Flat out of winning ideas? Here's 10 to beat the bookies with this season

On the eve of the first Classic, Chris McGrath finds some lesser lights it will pay to follow

1. Able Master 6-y-o gelding (David O'Meara)

Has joined a young trainer who has made his name by upgrading recruits from other stables, and this looks another who can benefit from the transfer to Yorkshire – despite a poor run in desperate ground at Pontefract the other day. Very well treated now, he had produced a lively finish out of midfield on his comeback at Redcar, looking ready for a return to seven furlongs.

2. Cape Classic 4-y-o colt (William Haggas)

Won only one of his first four handicaps last year but none the less suggested he will surpass his rating this time round, not least as he is a half-brother to one who flourished with maturity. Stepped back up to seven furlongs at Ascot on his final start, he failed to settle in a fairly small field and his fuel ran out against a progressive winner. Given a strong pace over six, he can win a big handicap.

3. Fiorente 4-y-o colt (Sir Michael Stoute)

Disappeared after midsummer but has been working well this spring and conforms luminously to a familiar profile for connections, as one sure to reward their patience by coming of age. Has still only had two starts outside maiden company, set plenty to do against Nathaniel at Royal Ascot and just caught out by a rival with a bit more know-how when again second at Goodwood.

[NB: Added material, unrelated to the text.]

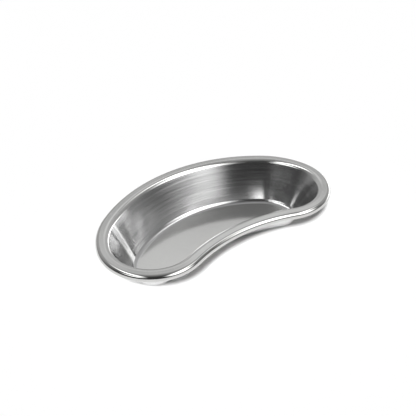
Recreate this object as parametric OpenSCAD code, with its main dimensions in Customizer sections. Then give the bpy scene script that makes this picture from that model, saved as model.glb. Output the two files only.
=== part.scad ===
// Kidney dish: a deep-drawn stainless steel dish with a flat flange and a
// hollow rolled edge, split into the four zones that the press tools make.
//
// Frame: the origin is under the middle of the dish, on the plane that it
// stands on. +Z is up, +X runs along the length, and the hollow waist faces
// -Y. Units are millimetres.
//
// Seen from above, the outline is a chain of tangent arcs: one back arc, two
// shoulders, two tips and one hollow waist. The sheet's section is drawn once,
// as inset from that outline against height, and is turned round each arc's
// own centre. Neighbouring arcs meet along the directions of whole-number
// triangles, so their centres come out as round numbers and the arcs join
// without a step.

/* [Outline] */
// Radius of the two round tips
tip_r = 51; // [48:1:54]
// Radius of the fuller shoulders between the back and the tips
shoulder_r = 76.5; // [70:0.5:82]
// Radius of the hollow waist
waist_r = 159; // [150:3:168]

/* [Height and sheet] */
// Height from the base to the crest of the rim
dish_h = 40; // [34:1:44]
// Thickness of the steel sheet
sheet = 0.7; // [0.5:0.1:1]

/* [Rim] */
// Width from the outermost edge to the start of the bend into the wall
flange_w = 7.3; // [6.5:0.1:9]
// Fall of the flange towards its outer edge, in degrees
flange_fall = 4; // [0:1:8]
// Outer radius of the rolled edge
curl_r = 3.8; // [3:0.1:4.2]
// How far round the edge is rolled, in degrees
curl_wrap = 296; // [250:2:300]
// Radius of the bend from the flange into the wall
rim_bend_r = 6; // [4:0.5:7]

/* [Bowl] */
// Distance in from the outline to the edge of the flat floor
floor_inset = 36; // [34:1:39]
// Radius of the bend from the wall into the floor
base_bend_r = 6; // [4:0.5:9]

/* [Hidden] */

// Facets in a full turn of the outline, and steps in each bend of the section
$fn = 180;
base_bend_steps = 10;
rim_bend_steps = 8;
curl_steps = 32;

SATIN_FLOOR = [0.66, 0.66, 0.65];
BRUSHED_WALL = [0.58, 0.58, 0.59];
SATIN_FLANGE = [0.70, 0.70, 0.69];
BRIGHT_EDGE = [0.84, 0.84, 0.83];

// --- Outline, seen from above ----------------------------------------------
// Directions out from the arcs' centres to where neighbouring arcs meet, on
// the right-hand side: a 3-4-5, a 7-24-25 and a 44-117-125 triangle
TO_SHOULDER = [0.6, 0.8];
TO_TIP = [0.96, 0.28];
TO_WAIST = [0.352, 0.936];

tip_x = (tip_r + waist_r) * TO_WAIST.x;
shoulder_step = (shoulder_r - tip_r) * TO_TIP;
back_step = (tip_x - shoulder_step.x) / TO_SHOULDER.x * TO_SHOULDER;
back_r = shoulder_r + norm(back_step);

// Half of the width across the outline, and the height along Y of the tips'
// centres, with the middle of that width on the X axis
back_below_tip = shoulder_step.y + back_step.y;
half_w = (back_r - back_below_tip + tip_r) / 2;
tip_y = tip_r - half_w;

TIP = [tip_x, tip_y];
SHOULDER = TIP - shoulder_step;
BACK = [0, tip_y - back_below_tip];
WAIST = [0, tip_y - (tip_r + waist_r) * TO_WAIST.y];

// --- Section of the sheet: [inset from the outline, height] ------------------
function dir(angle) = [cos(angle), sin(angle)];

// Directions that the upper face of the flange and of the wall look in
flange_face = 90 + flange_fall;
BEND = [flange_w - rim_bend_r * cos(flange_face), dish_h - rim_bend_r];
BASE_BEND = [floor_inset, sheet + base_bend_r];
bend_gap = BASE_BEND - BEND;
wall_face = atan2(bend_gap.y, bend_gap.x) + acos((rim_bend_r + base_bend_r) / norm(bend_gap));

WALL_TOP = BEND + rim_bend_r * dir(wall_face);
FLANGE_IN = BEND + rim_bend_r * dir(flange_face);
flange_out_x = curl_r * (1 + cos(flange_face));
flange_drop = (FLANGE_IN.x - flange_out_x) * tan(flange_fall);
FLANGE_OUT = [flange_out_x, FLANGE_IN.y - flange_drop];
CURL = FLANGE_OUT - curl_r * dir(flange_face);

// Points along a round bend, from one direction to another
function bend_points(centre, r, from, to, steps) =
    [for (i = [0:steps]) centre + r * dir(from + (to - from) * i / steps)];

function reversed(points) = [for (i = [len(points) - 1:-1:0]) points[i]];

// The band of sheet between its two faces, both listed in the same direction
module sheet_band(upper, lower) {
    polygon(concat(upper, reversed(lower)));
}

module wall_section() {
    sheet_band(
        concat(
            bend_points(BASE_BEND, base_bend_r, 270, 180 + wall_face, base_bend_steps),
            [WALL_TOP]
        ),
        concat(
            bend_points(BASE_BEND, base_bend_r + sheet, 270, 180 + wall_face, base_bend_steps),
            [WALL_TOP - sheet * dir(wall_face)]
        )
    );
}

module flange_section() {
    sheet_band(
        concat(
            bend_points(BEND, rim_bend_r, wall_face, flange_face, rim_bend_steps),
            [FLANGE_OUT]
        ),
        concat(
            bend_points(BEND, rim_bend_r - sheet, wall_face, flange_face, rim_bend_steps),
            [FLANGE_OUT - sheet * dir(flange_face)]
        )
    );
}

module curl_section() {
    curl_end = flange_face + curl_wrap;
    sheet_band(
        bend_points(CURL, curl_r, flange_face, curl_end, curl_steps),
        bend_points(CURL, curl_r - sheet, flange_face, curl_end, curl_steps)
    );
}

// --- Turning a section round the outline --------------------------------------
module both_ends() {
    children();
    mirror([1, 0, 0])
        children();
}

// A slice of the plan from a centre at the origin, between two directions
module slice(from, to, r) {
    between = (from + to) / norm(from + to);
    polygon([[0, 0], 3 * r * from, 3 * r * between, 3 * r * to]);
}

// The section turned round one arc that bulges outwards
module turn_round(centre, r, from, to) {
    translate(centre)
        intersection() {
            rotate_extrude()
                translate([r, 0])
                    mirror([1, 0])
                        children();
            linear_extrude(2 * dish_h, center = true)
                slice(from, to, r);
        }
}

// The section turned round the hollow arc of the waist
module turn_hollow(centre, r, from, to) {
    translate(centre)
        intersection() {
            rotate_extrude()
                translate([r, 0])
                    children();
            linear_extrude(2 * dish_h, center = true)
                slice(from, to, r + floor_inset);
        }
}

function flipped(v) = [-v.x, v.y];

module round_outline() {
    turn_round(BACK, back_r, TO_SHOULDER, flipped(TO_SHOULDER))
        children();
    both_ends()
        turn_round(SHOULDER, shoulder_r, TO_TIP, TO_SHOULDER)
            children();
    both_ends()
        turn_round(TIP, tip_r, -TO_WAIST, TO_TIP)
            children();
    turn_hollow(WAIST, waist_r, TO_WAIST, flipped(TO_WAIST))
        children();
}

// --- Filling the plan inside the outline ----------------------------------------
// The part of a round arc's disc between two directions
module disc_slice(centre, r, from, to) {
    translate(centre)
        intersection() {
            circle(r);
            slice(from, to, r);
        }
}

// The whole plan at an inset from the outline. The waist is cut from the
// slices behind it, and only touches the slices of the tips.
module plan(inset) {
    both_ends()
        disc_slice(TIP, tip_r - inset, -TO_WAIST, TO_TIP);
    difference() {
        union() {
            polygon([WAIST, TIP, flipped(TIP)]);
            disc_slice(BACK, back_r - inset, TO_SHOULDER, flipped(TO_SHOULDER));
            both_ends()
                disc_slice(SHOULDER, shoulder_r - inset, TO_TIP, TO_SHOULDER);
        }
        translate(WAIST)
            circle(waist_r + inset);
    }
}

// --- Nodes ---------------------------------------------------------------------
// Flat floor that the dish stands on
module floor_pan() {
    color(SATIN_FLOOR)
        linear_extrude(sheet)
            plan(floor_inset);
}

// Leaning wall with the round bend at its foot
module side_wall() {
    color(BRUSHED_WALL)
        round_outline()
            wall_section();
}

// Flat flange with the bend that leads down into the wall
module rim_flange() {
    color(SATIN_FLANGE)
        round_outline()
            flange_section();
}

// Hollow edge, rolled outwards and under from the flange
module rolled_edge() {
    color(BRIGHT_EDGE)
        round_outline()
            curl_section();
}

floor_pan();
side_wall();
rim_flange();
rolled_edge();
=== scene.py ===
"""Kidney dish in stainless steel, on a pale floor under soft studio light.

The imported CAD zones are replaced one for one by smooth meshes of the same
section and outline, so that the polished sheet reflects without facets.
"""

import math

import bpy
import numpy as np
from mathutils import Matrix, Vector
from mathutils.geometry import delaunay_2d_cdt


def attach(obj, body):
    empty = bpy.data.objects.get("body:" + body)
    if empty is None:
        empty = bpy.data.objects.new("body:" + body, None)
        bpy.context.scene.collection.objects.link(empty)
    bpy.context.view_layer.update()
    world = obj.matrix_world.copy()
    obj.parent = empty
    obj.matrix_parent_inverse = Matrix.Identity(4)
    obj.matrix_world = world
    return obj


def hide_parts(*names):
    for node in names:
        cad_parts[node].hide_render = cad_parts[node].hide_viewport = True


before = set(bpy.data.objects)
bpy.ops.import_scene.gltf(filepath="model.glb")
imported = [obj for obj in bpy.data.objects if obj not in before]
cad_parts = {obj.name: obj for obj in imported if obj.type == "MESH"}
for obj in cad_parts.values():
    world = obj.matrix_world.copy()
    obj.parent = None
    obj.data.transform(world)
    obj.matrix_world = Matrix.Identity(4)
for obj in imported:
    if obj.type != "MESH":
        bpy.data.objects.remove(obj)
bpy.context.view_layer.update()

MM = 0.001

# --- Sizes, as in the CAD part ---------------------------------------------
TIP_R = 51 * MM
SHOULDER_R = 76.5 * MM
WAIST_R = 159 * MM
SHEET = 0.7 * MM
DISH_H = 40 * MM
FLANGE_W = 7.3 * MM
FLANGE_FALL = math.radians(4)
CURL_R = 3.8 * MM
CURL_WRAP = math.radians(296)
RIM_BEND_R = 6 * MM
FLOOR_INSET = 36 * MM
BASE_BEND_R = 6 * MM

# Directions from the arcs' centres to where neighbouring arcs meet
TO_SHOULDER = np.array([0.6, 0.8])
TO_TIP = np.array([0.96, 0.28])
TO_WAIST = np.array([0.352, 0.936])

# Mesh steps: length along the outline, turn along a bend of the section, steps
# up the wall and across the flange, the spacing of the points inside the
# floor, and how near two of them count as one
STEP = 1.8 * MM
BEND_STEP = math.radians(5)
WALL_STEPS = 12
FLANGE_STEPS = 3
FLOOR_GRID = 3 * MM
SAME_POINT = 1e-7


# --- Outline ------------------------------------------------------------------
def direction(angle):
    return np.array([math.cos(angle), math.sin(angle)])


def angle_of(v):
    return math.atan2(v[1], v[0])


def outline_arcs():
    """The arcs anticlockwise from the right-hand shoulder: centre, radius,
    the angles from the centre that it starts and ends at, and 1, or -1 where
    the outline is hollow and the arc runs clockwise."""
    tip_x = (TIP_R + WAIST_R) * TO_WAIST[0]
    shoulder_step = (SHOULDER_R - TIP_R) * TO_TIP
    back_step = (tip_x - shoulder_step[0]) / TO_SHOULDER[0] * TO_SHOULDER
    back_r = SHOULDER_R + np.linalg.norm(back_step)
    below_tip = shoulder_step[1] + back_step[1]
    half_w = (back_r - below_tip + TIP_R) / 2
    tip = np.array([tip_x, TIP_R - half_w])
    shoulder = tip - shoulder_step
    back = np.array([0.0, tip[1] - below_tip])
    waist = np.array([0.0, tip[1] - (TIP_R + WAIST_R) * TO_WAIST[1]])
    flip = np.array([-1.0, 1.0])
    to_tip = angle_of(TO_TIP)
    to_shoulder = angle_of(TO_SHOULDER)
    to_waist = angle_of(TO_WAIST)
    half_turn = math.pi
    return [
        (shoulder, SHOULDER_R, to_tip, to_shoulder, 1),
        (back, back_r, to_shoulder, half_turn - to_shoulder, 1),
        (shoulder * flip, SHOULDER_R, half_turn - to_shoulder, half_turn - to_tip, 1),
        (tip * flip, TIP_R, half_turn - to_tip, 2 * half_turn - to_waist, 1),
        (waist, WAIST_R, half_turn - to_waist, to_waist, -1),
        (tip, TIP_R, to_waist - half_turn, to_tip, 1),
    ]


def sample_outline():
    """Points round the outline, their outward directions, and the distance
    run so far at each, with the length of the whole outline."""
    points, outwards, runs = [], [], []
    run = 0.0
    for centre, r, start, end, bulge in outline_arcs():
        length = r * abs(end - start)
        steps = round(length / STEP)
        for i in range(steps):
            out = direction(start + (end - start) * i / steps)
            points.append(centre + r * out)
            outwards.append(bulge * out)
            runs.append(run + length * i / steps)
        run += length
    return np.array(points), np.array(outwards), np.array(runs), run


OUTLINE, OUTWARD, RUN, OUTLINE_LENGTH = sample_outline()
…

4. High Jinx 4-y-o colt (James Fanshawe)

Beaten in both handicaps to date, including on his reappearance at Doncaster, but that was over 10 furlongs and this son of High Chaparral, out of a sturdy German line, is guaranteed to relish longer distances. Could not be in better hands and sure to be a major player in top handicaps before perhaps, some day, aiming higher still.

5. Lyric Street 4-y-o gelding (Ed Dunlop)

No trainer could be too optimistic of getting more out of a horse than Luca Cumani, but this gelding has changed stables with an air of unfinished business. After solid groundwork over 10 furlongs on his first couple of starts at three, he failed to live up to expectations when stepped up to 14 furlongs – a distance that he had seemed to crave on both pedigree and running style. Could yet turn over a new leaf.

6. Montaser 3-y-o colt (David Simcock)

Light campaign at two was all positive, as was his return in a handicap at Doncaster, meeting traffic on his way through from the rear before closing fast into midfield. That was his first start at 10 furlongs and represented only the tip of the iceberg in terms of his potential for middle distances, as a son of the slow-maturing Arc winner, Rail Link.

7. Protanto 3-y-o colt (David Lanigan)

From a stable going places, notably with the unbeaten Main Sequence, this well- bred colt looks sure to win races after qualifying for a mark in three maiden spins at two. Admittedly he might have started rather lower than 80, had he not shown quite so much of his hand in the last of them, but the way he flew home after the winner had gained first run left no doubt of his ability.

8. Sharestan 4-y-o colt (John Oxx)

In the sagest of hands and has already been drawing attention to his progress over a mile this spring, overcoming inexperience in the Irish Lincoln and unlucky not to beat a reliable operator in listed company since. After just four starts, he is ready to make up for lost time, and warrants another crack at 10f.

9. Suhaili 4-y-o colt (Roger Varian)

After a promising spin at two, could only go on in fits and starts last year, two wins matched by two hollow disappointments. Happily things ended on a positive note, when tongue-tied for his second handicap at Doncaster in the autumn. Though he only got on top close home, his pedigree corroborates the impression that he will find extra for a stiffer test of stamina.

10. Wrotham Heath 3-y-o colt (Sir Henry Cecil)

Was given a spanking on his reappearance at Newbury, but had proved too free in a small field in atrocious ground and retains every right to build on a runaway maiden win at Nottingham last autumn. This son of Dansili has class and stamina in his maternal pedigree and, while out at 66-1 for the Investec Derby, could yet break into the elite.

Turf account

Chris McGrath's Nap

Judicious (3.30 Musselburgh) Progressed last season, and finished fast after meeting traffic on comeback at Doncaster, suggesting he has more to offer for his new stable.

Next best

Imperial Djay (4.0 Musselburgh) From a yard running into form, this one was going smoothly until fading on bad ground last time.

One to watch

Hi There (Richard Fahey) Was nearly brought down on the bend at Musselburgh yesterday and, though spared a hard race, kept on for fifth.

Where the money's going

After a fine debut for Godolphin at Kempton on Wednesday, Colour Vision is 13-2 from 10-1 with Paddy Power for Royal Ascot's Gold Cup.